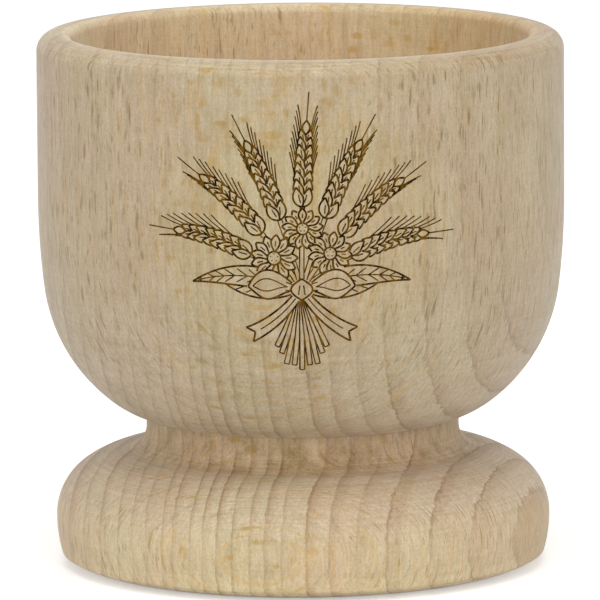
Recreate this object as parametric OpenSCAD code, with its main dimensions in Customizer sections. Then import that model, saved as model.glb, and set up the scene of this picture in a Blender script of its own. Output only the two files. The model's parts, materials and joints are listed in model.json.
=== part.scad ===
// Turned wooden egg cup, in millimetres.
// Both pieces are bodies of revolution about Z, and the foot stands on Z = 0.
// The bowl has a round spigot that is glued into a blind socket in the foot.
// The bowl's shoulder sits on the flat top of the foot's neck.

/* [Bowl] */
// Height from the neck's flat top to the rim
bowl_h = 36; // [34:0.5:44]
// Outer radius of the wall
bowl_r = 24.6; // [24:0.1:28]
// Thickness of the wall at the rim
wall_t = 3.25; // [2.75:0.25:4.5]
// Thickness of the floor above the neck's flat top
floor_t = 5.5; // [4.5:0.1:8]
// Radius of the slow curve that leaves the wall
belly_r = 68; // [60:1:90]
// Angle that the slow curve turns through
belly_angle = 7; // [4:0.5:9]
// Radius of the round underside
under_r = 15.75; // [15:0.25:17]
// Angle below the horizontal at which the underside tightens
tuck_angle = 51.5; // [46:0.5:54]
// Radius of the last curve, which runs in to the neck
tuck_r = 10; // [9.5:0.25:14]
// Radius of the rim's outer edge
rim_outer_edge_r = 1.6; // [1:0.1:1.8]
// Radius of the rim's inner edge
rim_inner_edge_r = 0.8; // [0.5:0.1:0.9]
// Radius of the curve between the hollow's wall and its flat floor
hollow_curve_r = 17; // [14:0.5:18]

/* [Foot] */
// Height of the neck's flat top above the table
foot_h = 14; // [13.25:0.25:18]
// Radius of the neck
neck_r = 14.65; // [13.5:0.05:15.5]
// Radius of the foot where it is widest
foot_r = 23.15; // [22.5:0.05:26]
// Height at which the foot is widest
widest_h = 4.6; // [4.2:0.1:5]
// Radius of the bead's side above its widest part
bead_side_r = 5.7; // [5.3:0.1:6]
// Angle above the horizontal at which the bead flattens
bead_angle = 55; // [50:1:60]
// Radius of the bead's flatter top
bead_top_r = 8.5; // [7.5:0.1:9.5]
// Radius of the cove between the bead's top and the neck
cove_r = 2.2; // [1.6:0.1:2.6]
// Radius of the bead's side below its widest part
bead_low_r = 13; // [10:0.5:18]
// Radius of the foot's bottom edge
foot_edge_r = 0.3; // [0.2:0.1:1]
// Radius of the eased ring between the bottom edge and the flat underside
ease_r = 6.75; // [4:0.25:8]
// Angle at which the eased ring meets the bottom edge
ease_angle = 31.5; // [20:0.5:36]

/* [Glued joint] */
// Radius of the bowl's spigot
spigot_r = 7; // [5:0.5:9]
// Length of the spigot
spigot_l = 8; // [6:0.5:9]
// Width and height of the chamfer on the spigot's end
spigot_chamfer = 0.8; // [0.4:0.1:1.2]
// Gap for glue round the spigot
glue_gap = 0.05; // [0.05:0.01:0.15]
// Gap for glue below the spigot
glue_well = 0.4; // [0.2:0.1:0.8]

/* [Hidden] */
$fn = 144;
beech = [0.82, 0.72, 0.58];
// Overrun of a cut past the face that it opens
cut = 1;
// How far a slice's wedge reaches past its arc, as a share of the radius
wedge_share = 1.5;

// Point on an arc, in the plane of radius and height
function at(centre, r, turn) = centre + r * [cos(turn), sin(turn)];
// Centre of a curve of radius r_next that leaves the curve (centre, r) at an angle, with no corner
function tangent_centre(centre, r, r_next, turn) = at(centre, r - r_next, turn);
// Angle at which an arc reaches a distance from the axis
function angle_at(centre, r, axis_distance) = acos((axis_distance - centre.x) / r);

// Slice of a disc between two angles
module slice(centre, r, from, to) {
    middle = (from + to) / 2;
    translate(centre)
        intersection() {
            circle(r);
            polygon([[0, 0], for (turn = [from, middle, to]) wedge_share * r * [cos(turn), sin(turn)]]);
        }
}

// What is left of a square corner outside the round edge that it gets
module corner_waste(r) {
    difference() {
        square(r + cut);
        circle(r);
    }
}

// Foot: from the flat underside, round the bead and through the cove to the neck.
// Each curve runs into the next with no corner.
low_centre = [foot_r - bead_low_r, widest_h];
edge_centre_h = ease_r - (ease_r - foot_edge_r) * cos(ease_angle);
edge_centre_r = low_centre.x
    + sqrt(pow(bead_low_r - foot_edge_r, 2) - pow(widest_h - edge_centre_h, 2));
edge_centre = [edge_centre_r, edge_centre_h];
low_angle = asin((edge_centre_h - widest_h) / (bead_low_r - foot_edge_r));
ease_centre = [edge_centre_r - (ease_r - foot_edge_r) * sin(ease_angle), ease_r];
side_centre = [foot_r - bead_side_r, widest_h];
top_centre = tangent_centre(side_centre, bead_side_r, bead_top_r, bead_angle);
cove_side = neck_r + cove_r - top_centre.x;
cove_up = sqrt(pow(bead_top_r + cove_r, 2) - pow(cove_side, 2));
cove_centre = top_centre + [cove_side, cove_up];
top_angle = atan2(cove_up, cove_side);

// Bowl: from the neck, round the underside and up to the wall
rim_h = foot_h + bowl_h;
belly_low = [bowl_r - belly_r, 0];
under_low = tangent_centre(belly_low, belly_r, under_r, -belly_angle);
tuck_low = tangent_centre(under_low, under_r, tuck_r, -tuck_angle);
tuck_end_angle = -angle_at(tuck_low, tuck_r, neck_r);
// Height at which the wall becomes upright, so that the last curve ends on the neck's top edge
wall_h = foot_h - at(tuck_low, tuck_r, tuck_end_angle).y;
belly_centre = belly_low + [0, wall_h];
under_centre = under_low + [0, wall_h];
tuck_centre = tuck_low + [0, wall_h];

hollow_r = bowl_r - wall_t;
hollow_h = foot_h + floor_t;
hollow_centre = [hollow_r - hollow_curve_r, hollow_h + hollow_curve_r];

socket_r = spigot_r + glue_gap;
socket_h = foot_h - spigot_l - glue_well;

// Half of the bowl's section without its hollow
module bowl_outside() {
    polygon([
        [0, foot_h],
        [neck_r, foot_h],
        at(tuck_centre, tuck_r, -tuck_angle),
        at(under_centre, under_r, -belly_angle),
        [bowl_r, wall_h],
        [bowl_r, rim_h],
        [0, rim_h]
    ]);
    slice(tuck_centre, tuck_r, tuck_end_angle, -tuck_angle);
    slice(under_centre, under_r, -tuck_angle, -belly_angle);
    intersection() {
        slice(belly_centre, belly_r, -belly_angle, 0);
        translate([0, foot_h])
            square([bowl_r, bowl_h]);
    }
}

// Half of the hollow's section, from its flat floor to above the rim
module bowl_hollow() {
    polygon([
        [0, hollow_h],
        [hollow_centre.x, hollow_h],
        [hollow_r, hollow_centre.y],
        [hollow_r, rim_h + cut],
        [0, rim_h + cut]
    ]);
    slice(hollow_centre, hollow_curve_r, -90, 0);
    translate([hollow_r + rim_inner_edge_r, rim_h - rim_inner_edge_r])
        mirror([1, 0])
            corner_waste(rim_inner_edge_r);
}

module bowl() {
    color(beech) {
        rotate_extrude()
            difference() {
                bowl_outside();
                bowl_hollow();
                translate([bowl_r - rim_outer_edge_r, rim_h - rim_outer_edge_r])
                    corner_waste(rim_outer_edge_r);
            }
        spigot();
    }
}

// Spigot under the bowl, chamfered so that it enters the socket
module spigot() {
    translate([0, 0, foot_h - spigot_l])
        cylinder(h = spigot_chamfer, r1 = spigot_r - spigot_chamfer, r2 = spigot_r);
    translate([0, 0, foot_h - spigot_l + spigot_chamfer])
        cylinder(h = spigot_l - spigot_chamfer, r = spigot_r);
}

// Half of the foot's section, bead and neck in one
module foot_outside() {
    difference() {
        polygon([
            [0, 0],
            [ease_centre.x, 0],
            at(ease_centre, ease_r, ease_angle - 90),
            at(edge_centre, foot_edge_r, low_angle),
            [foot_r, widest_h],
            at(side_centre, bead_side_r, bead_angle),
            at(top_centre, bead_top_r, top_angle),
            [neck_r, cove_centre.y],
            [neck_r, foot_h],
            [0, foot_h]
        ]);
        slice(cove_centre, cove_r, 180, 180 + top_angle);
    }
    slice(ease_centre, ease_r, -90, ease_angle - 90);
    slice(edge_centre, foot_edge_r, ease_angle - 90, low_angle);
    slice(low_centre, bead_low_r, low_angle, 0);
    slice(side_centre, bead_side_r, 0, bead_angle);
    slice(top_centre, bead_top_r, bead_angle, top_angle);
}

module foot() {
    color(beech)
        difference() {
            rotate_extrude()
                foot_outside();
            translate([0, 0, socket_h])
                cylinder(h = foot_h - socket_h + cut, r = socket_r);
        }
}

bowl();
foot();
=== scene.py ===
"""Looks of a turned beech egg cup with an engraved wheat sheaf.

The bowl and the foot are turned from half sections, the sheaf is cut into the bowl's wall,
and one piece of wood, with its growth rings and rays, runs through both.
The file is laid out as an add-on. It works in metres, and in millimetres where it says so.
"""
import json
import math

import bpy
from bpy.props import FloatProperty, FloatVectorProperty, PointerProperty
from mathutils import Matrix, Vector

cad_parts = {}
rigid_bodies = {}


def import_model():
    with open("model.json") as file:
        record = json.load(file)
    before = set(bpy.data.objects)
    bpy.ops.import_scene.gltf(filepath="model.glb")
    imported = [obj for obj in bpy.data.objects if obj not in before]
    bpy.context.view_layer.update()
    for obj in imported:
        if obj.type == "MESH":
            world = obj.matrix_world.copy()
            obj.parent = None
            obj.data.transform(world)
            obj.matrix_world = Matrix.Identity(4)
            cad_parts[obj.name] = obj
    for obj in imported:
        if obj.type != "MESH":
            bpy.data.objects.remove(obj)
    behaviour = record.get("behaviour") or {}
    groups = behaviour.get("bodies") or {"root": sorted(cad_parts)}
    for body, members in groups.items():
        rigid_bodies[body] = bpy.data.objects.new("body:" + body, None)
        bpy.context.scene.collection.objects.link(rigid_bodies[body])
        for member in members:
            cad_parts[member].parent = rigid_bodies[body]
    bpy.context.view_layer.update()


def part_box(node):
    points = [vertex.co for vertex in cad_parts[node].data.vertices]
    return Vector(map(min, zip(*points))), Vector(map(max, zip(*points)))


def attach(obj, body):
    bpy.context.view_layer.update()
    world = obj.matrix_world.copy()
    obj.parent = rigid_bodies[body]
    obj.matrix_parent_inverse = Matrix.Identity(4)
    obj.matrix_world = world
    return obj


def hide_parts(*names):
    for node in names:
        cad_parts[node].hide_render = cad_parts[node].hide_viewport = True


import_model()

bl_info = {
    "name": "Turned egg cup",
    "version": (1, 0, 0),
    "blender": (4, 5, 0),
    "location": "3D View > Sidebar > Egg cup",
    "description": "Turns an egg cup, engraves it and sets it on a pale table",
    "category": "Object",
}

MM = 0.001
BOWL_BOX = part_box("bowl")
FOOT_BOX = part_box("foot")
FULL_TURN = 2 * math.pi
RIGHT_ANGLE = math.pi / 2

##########

- WHAT YOU SHOULD DO
Transcribe exactly, and only, the lines beginning at the line containing "neck in one" and ending at the line containing "bpy.data.objects.remove(obj)", both inclusive.

- THE RESPONSE
// Half of the foot's section, bead and neck in one
module foot_outside() {
    difference() {
        polygon([
            [0, 0],
            [ease_centre.x, 0],
            at(ease_centre, ease_r, ease_angle - 90),
            at(edge_centre, foot_edge_r, low_angle),
            [foot_r, widest_h],
            at(side_centre, bead_side_r, bead_angle),
            at(top_centre, bead_top_r, top_angle),
            [neck_r, cove_centre.y],
            [neck_r, foot_h],
            [0, foot_h]
        ]);
        slice(cove_centre, cove_r, 180, 180 + top_angle);
    }
    slice(ease_centre, ease_r, -90, ease_angle - 90);
    slice(edge_centre, foot_edge_r, ease_angle - 90, low_angle);
    slice(low_centre, bead_low_r, low_angle, 0);
    slice(side_centre, bead_side_r, 0, bead_angle);
    slice(top_centre, bead_top_r, bead_angle, top_angle);
}

module foot() {
    color(beech)
        difference() {
            rotate_extrude()
                foot_outside();
            translate([0, 0, socket_h])
                cylinder(h = foot_h - socket_h + cut, r = socket_r);
        }
}

bowl();
foot();
=== scene.py ===
"""Looks of a turned beech egg cup with an engraved wheat sheaf.

The bowl and the foot are turned from half sections, the sheaf is cut into the bowl's wall,
and one piece of wood, with its growth rings and rays, runs through both.
The file is laid out as an add-on. It works in metres, and in millimetres where it says so.
"""
import json
import math

import bpy
from bpy.props import FloatProperty, FloatVectorProperty, PointerProperty
from mathutils import Matrix, Vector

cad_parts = {}
rigid_bodies = {}


def import_model():
    with open("model.json") as file:
        record = json.load(file)
    before = set(bpy.data.objects)
    bpy.ops.import_scene.gltf(filepath="model.glb")
    imported = [obj for obj in bpy.data.objects if obj not in before]
    bpy.context.view_layer.update()
    for obj in imported:
        if obj.type == "MESH":
            world = obj.matrix_world.copy()
            obj.parent = None
            obj.data.transform(world)
            obj.matrix_world = Matrix.Identity(4)
            cad_parts[obj.name] = obj
    for obj in imported:
        if obj.type != "MESH":
            bpy.data.objects.remove(obj)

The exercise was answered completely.